Tyson Fury facing Anthony Joshua – despite being a one-of-a-kind British rivalry – has a good chance of going begging.
Only six times in the history of the sport have two Brits battled for a world heavyweight title, two of which being Fury’s last couple of defences of his WBC belt.
Those fights against Dillian Whyte and Derek Chisora pale in comparison to the money an ‘AJ’ bout would generate, but both men are nearing the end of their careers and have tough tests ahead.
Fury faces Oleksandr Usyk to become undisputed champion – the first since the days of Lennox Lewis – and his last performance against Francis Ngannou have some backing the Ukrainian.
Joshua is fighting hard to get back to the top after two losses to that same man, with a tough test against Otto Wallin this weekend and then a proposed fight with hard-hitting Fury foe Deontay Wilder.
Speaking to Boxing Social via FreeBets.com, Fury’s father John said the fight was unlikely – especially given he thinks ‘AJ’ will lose to Wallin.

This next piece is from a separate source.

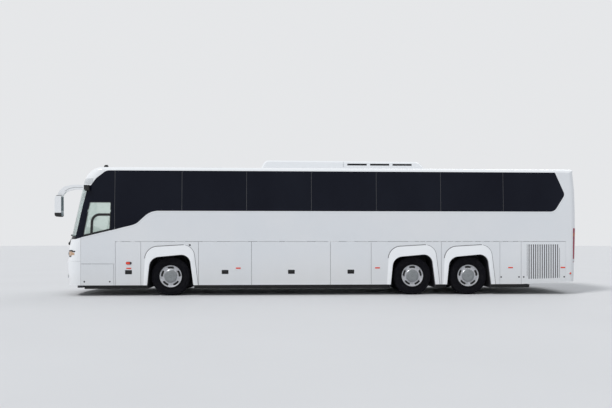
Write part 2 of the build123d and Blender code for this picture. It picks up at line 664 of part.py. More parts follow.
# Axles. The front beam ends in eyes for the kingpins.
EYE_R, EYE_HALF_H = 42, 60
SPINDLE_R = 42
with BuildPart() as front_axle:
    with Locations((FRONT_AXLE_X, 0, HUB_Z - 60)):
        Box(100, 2 * (KINGPIN_Y - 330), 90)
    for side in (LEFT, RIGHT):
        with Locations((FRONT_AXLE_X, side * (KINGPIN_Y - 200), HUB_Z - 20)):
            Box(90, 320, 70)
        with Locations((FRONT_AXLE_X, side * KINGPIN_Y, HUB_Z)):
            Cylinder(EYE_R, 2 * EYE_HALF_H)
            Cylinder(PIN_R + 0.5, 4 * EYE_HALF_H, mode=Mode.SUBTRACT)
save(front_axle, "front_axle")


def axle_tube(hub_x, tube_half_y, tube_r, end_y):
    """Axle housing across the vehicle with a bearing spindle at each end."""
    with BuildPart() as tube:
        with BuildSketch(Plane.XY.offset(HUB_Z)):
            with BuildLine():
                Polyline((hub_x, -end_y), (hub_x + SPINDLE_R, -end_y), (hub_x + SPINDLE_R, -tube_half_y),
                         (hub_x + tube_r, -tube_half_y), (hub_x + tube_r, tube_half_y),
                         (hub_x + SPINDLE_R, tube_half_y), (hub_x + SPINDLE_R, end_y), (hub_x, end_y),
                         close=True)
            make_face()
        revolve(axis=Axis((hub_x, 0, HUB_Z), (0, 1, 0)))
    return tube.part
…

“AJ’s got his own problems. And that’ll be the case of Lennox Lewis and Riddick Bowe – the fight that never took place. He’s gotta get through the 23rd, and then he’s fighting Wilder, so he’s got two Everests to climb before he gets to Tyson. At the end of the day, he had his chance didn’t he? And they flunked it. All that’s down is put AJ in a slippery situation. Both fights aren’t banana skins, he can get beat. He’s every chance of getting beat by Wallin.”

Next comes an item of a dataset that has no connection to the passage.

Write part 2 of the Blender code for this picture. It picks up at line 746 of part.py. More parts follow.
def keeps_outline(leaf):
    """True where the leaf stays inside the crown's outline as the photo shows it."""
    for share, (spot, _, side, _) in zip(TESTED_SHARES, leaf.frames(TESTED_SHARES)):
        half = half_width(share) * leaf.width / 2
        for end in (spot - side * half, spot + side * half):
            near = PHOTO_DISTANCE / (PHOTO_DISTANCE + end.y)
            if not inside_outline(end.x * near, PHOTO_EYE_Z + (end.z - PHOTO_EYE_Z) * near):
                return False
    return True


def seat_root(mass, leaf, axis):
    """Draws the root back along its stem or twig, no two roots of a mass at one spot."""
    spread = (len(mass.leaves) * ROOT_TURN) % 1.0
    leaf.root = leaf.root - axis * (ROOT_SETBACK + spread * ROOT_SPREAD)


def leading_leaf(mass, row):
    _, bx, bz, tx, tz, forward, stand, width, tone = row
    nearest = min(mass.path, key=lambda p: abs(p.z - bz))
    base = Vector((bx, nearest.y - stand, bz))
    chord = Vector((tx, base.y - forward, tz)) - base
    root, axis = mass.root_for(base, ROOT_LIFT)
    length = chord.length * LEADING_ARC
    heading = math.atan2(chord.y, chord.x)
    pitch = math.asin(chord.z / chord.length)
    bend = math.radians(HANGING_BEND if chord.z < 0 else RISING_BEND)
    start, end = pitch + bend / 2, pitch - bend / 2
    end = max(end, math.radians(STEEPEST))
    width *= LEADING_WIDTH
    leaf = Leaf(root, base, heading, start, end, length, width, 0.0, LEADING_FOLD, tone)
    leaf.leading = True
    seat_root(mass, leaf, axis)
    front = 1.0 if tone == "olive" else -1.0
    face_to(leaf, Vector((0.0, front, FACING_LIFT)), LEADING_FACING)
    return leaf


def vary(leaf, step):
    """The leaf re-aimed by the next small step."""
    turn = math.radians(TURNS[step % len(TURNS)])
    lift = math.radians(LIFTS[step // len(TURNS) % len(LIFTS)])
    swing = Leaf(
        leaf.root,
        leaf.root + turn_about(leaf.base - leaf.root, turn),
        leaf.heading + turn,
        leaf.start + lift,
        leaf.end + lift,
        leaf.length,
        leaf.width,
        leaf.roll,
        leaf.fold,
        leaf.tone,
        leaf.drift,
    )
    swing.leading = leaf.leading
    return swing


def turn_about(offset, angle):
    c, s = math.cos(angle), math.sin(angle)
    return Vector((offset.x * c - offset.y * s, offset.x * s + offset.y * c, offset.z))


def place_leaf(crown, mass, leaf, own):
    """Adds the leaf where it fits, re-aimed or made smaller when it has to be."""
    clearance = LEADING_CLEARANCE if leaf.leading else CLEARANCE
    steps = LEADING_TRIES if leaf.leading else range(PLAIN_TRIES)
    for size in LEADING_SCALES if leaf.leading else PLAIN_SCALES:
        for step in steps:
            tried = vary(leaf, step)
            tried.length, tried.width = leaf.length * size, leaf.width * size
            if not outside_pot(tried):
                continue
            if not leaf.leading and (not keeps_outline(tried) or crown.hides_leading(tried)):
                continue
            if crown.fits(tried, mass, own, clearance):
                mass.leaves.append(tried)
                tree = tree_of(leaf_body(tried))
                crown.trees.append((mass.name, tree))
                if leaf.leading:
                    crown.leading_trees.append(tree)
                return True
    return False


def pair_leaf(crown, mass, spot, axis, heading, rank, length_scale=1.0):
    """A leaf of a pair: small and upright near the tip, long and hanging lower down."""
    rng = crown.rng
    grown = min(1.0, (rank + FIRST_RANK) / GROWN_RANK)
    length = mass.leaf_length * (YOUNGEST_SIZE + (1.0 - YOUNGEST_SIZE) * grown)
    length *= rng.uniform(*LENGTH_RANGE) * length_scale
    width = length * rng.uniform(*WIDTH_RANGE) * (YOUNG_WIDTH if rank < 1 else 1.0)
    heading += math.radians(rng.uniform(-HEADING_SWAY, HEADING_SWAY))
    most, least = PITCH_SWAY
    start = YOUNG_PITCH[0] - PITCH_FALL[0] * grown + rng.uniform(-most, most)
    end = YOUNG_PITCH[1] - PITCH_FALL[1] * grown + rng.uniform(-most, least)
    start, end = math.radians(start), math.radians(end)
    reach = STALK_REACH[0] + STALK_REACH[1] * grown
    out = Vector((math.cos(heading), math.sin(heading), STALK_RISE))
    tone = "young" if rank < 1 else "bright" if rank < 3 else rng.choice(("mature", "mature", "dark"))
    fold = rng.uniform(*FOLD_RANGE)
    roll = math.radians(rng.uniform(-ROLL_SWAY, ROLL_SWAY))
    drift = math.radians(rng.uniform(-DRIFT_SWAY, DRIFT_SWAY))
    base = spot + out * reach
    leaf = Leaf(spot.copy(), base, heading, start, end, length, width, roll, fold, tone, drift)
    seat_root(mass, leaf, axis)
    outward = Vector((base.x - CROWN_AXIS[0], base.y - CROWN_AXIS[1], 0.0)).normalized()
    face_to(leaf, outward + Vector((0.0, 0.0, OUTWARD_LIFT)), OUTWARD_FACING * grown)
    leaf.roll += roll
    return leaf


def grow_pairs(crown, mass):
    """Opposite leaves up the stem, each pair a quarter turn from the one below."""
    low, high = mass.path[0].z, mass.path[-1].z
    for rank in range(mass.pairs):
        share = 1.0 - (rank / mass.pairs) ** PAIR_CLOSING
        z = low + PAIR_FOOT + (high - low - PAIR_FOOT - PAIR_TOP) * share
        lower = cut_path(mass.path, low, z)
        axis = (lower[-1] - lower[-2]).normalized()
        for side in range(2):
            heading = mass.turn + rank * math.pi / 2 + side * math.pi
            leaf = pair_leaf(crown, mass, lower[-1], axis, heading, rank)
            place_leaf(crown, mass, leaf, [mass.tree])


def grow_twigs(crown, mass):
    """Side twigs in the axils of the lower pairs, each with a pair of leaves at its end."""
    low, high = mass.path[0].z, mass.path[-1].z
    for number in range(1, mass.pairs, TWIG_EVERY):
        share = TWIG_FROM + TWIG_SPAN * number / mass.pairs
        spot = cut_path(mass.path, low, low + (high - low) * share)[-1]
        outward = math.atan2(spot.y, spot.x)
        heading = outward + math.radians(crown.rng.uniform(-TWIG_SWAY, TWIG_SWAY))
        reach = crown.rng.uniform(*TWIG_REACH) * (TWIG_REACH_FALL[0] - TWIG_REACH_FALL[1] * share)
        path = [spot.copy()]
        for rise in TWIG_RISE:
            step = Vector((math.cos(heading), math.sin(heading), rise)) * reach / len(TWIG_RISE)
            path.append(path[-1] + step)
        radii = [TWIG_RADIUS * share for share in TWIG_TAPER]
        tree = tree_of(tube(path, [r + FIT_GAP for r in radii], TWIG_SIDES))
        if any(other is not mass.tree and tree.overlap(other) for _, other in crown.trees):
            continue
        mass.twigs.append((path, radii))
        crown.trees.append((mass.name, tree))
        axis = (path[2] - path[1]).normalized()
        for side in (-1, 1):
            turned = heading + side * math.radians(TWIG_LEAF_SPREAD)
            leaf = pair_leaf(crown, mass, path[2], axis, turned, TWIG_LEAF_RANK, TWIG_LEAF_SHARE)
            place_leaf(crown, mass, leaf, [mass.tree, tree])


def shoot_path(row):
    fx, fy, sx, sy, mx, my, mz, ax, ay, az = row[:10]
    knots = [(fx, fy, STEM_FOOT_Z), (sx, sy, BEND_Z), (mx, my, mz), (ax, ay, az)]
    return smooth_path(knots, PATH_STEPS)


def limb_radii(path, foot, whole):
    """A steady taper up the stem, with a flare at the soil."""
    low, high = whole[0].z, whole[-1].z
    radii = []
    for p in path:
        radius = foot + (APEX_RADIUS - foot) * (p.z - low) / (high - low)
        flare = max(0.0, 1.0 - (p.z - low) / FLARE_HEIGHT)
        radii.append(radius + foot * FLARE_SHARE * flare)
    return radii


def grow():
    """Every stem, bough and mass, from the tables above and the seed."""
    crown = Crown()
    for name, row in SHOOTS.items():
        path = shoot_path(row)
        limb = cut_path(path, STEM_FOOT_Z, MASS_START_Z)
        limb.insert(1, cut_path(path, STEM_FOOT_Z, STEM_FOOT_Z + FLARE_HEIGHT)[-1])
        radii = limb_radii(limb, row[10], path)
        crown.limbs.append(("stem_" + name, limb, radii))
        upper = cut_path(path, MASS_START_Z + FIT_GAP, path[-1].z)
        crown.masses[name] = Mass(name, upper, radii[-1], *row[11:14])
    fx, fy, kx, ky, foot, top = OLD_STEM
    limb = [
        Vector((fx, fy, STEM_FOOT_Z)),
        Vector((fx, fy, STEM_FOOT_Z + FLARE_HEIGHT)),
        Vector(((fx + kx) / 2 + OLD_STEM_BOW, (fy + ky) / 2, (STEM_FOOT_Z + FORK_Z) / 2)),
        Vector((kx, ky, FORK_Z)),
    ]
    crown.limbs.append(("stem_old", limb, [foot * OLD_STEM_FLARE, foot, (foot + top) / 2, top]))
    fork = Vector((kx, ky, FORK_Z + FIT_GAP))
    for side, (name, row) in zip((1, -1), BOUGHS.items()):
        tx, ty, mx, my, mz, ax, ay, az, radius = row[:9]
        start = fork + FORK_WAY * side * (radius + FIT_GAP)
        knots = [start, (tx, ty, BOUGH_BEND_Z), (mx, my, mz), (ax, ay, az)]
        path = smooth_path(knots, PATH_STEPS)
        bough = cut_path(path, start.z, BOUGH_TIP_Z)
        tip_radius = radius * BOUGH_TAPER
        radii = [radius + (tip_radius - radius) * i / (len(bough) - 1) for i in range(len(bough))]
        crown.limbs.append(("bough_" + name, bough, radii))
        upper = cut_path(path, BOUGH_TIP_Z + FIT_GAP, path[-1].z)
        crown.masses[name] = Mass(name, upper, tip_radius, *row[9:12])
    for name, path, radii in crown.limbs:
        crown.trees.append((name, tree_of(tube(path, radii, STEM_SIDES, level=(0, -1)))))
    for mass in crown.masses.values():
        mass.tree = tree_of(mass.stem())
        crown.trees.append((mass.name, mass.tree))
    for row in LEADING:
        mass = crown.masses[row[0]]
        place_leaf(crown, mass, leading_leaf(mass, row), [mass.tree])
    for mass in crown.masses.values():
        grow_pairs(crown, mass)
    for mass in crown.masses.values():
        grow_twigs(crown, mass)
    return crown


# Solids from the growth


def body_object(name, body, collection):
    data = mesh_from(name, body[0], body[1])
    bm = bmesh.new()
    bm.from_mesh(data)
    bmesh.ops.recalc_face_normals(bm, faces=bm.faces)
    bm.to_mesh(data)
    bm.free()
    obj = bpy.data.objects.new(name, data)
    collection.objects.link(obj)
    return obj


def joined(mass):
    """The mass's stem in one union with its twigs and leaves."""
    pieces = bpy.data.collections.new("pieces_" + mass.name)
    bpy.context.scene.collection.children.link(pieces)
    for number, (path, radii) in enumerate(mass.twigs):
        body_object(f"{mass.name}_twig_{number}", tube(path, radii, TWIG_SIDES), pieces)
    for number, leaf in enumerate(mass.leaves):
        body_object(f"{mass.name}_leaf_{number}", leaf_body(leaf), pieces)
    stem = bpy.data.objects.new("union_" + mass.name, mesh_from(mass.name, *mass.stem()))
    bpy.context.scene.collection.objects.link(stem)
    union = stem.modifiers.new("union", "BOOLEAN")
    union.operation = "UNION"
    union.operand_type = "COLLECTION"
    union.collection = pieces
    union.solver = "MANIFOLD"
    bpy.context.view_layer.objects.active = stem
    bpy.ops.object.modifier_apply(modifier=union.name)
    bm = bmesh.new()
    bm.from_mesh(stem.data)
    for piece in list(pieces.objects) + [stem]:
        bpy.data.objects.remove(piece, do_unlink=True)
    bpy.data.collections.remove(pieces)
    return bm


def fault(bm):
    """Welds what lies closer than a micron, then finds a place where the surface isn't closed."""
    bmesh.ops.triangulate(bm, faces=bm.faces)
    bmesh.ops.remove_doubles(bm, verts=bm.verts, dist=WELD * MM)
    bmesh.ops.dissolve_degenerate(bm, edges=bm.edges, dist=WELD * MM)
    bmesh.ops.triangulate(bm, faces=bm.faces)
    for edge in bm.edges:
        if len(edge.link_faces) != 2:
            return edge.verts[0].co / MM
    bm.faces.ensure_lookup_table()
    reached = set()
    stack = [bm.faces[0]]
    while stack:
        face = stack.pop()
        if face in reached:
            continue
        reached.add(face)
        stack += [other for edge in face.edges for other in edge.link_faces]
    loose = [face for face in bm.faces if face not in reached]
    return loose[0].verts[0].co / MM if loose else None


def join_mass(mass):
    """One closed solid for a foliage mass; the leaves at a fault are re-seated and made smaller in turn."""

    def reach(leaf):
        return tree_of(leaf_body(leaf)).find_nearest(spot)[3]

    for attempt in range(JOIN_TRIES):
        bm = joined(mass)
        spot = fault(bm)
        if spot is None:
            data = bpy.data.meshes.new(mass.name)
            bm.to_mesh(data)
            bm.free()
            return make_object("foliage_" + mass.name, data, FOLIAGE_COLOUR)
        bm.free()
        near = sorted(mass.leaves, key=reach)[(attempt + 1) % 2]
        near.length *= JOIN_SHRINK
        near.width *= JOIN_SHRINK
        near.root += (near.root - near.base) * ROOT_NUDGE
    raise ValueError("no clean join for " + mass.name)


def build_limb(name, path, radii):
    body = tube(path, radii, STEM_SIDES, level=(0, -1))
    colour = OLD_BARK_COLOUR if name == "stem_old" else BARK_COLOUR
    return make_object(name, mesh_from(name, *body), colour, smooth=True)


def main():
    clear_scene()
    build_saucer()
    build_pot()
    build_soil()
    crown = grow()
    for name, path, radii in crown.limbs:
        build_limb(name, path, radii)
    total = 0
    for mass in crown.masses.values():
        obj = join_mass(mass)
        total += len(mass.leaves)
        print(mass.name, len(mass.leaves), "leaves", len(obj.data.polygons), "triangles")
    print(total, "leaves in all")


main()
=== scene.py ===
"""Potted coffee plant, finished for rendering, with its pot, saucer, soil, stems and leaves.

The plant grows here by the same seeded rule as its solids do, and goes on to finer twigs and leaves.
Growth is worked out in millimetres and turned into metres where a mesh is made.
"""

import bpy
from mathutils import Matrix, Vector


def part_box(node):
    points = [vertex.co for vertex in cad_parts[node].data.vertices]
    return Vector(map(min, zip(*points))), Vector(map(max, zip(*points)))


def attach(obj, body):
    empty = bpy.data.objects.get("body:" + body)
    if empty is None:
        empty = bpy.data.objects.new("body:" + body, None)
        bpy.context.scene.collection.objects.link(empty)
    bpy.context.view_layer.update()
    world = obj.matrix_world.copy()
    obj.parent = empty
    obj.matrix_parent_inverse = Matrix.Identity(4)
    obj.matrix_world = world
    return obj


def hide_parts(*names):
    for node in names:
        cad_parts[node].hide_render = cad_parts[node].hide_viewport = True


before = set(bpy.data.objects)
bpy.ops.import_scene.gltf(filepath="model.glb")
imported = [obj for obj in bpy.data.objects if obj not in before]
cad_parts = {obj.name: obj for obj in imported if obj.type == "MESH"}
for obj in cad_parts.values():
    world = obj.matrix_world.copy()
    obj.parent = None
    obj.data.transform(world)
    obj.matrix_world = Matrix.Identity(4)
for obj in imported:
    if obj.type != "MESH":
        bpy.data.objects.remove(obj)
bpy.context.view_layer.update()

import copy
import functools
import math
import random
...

Asked if he had to put money on it, he said it wouldn’t happen – but, if it does, John believes it would be ‘the biggest fight ever.’
“No, I think that one’s flew. That bird’s flew. That boat’s sailed. Unless AJ keeps winning, he gets past Wallin, he beats Wilder, Tyson is undisputed champion. Guess what? Game on. The biggest fight ever to grace a TV screen. It’s the stuff dreams are made of isn’t it? I would love nothing better. A think that will never ever be equalled.”
Fans will be watching closely as the two Brits fight to keep the rivalry arrive in the hope of one day standing across from each another inside the ropes.